Todo ello sazonado con planos y recreaciones digitales muy locas, varias escenas que son sencillamente horrorosas, personajes que aparecen y desaparecen sin saber muy bien por qué como el de Dustin Hoffman que reflejan el hecho de que parten de un guion refrito durante años y un desenlace (ALERTA SPOILER) basado en el buenismo de que el amor entre las élites políticas dará por finalizadas las viejas rivalidades y en que las bondades que comporta abrazar las nuevas tecnologías harán de este mundo un lugar mejor para todos. Cosa que aunque aplaudo la intención y ojalá suceda así en la vida real lo cierto es que no hay quien se lo trague ni siquiera el más optimista pensador de nuestros tiempos considero que lo pudiera hacer.
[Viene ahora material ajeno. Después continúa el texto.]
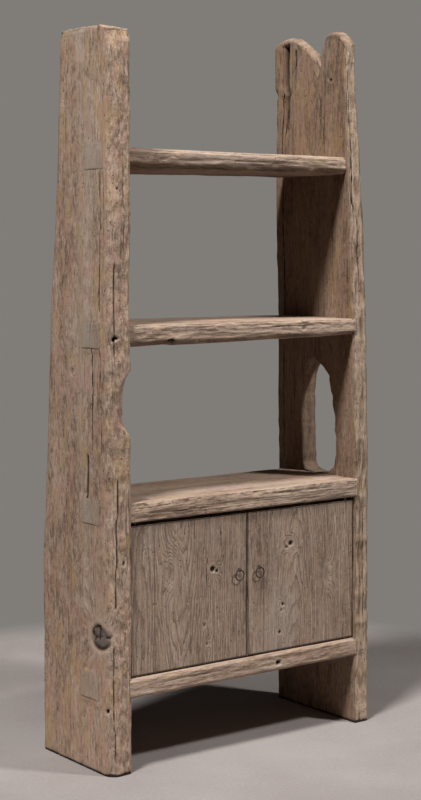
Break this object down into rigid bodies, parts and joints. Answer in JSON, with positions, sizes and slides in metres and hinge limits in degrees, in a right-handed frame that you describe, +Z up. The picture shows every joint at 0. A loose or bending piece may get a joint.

La nota positiva por rescatar algo la conforman las interpretaciones especialmente la de Adam Driver, un actor que particularmente nunca me había acabado de gustar, del que no obstante debo de admitir que en este caso hace todo lo posible para salvar esta película. Asimismo, durante la misma se produce alguna representación guapa aunque sinsentido que logra impactar visualmente como esa estatua de la justicia que se desvanece en los barrios marginales de Nueva York o la mano de la divinidad que roba la luna. Aún así lo poco bueno me resulta insuficiente para salvarla ni siquiera me consuela la mención deportiva al Madison Square Garden de Nueva York (el hogar de mis queridísimos NY Knicks) convertida en el Coliseo romano de esta sociedad futurible americana repleta de césares.

En definitiva, Megalópolis es una obra que solo podía permitirse un mito de la talla de Coppola, que debe ser comprendida dentro de un contexto muy específico de su carrera y que sea como fuere, esta película quedará como uno de los últimas grandes locuras de un genio como Francis Ford Coppola, a quien nadie podrá arrebatarle el calificativo de genio, haga lo que haga. Sin embargo, si analizamos esta obra en su singularidad, no es más que lo que indica el titular de este artículo: un genuino disparate, o mejor dicho, un Megadisparótolis.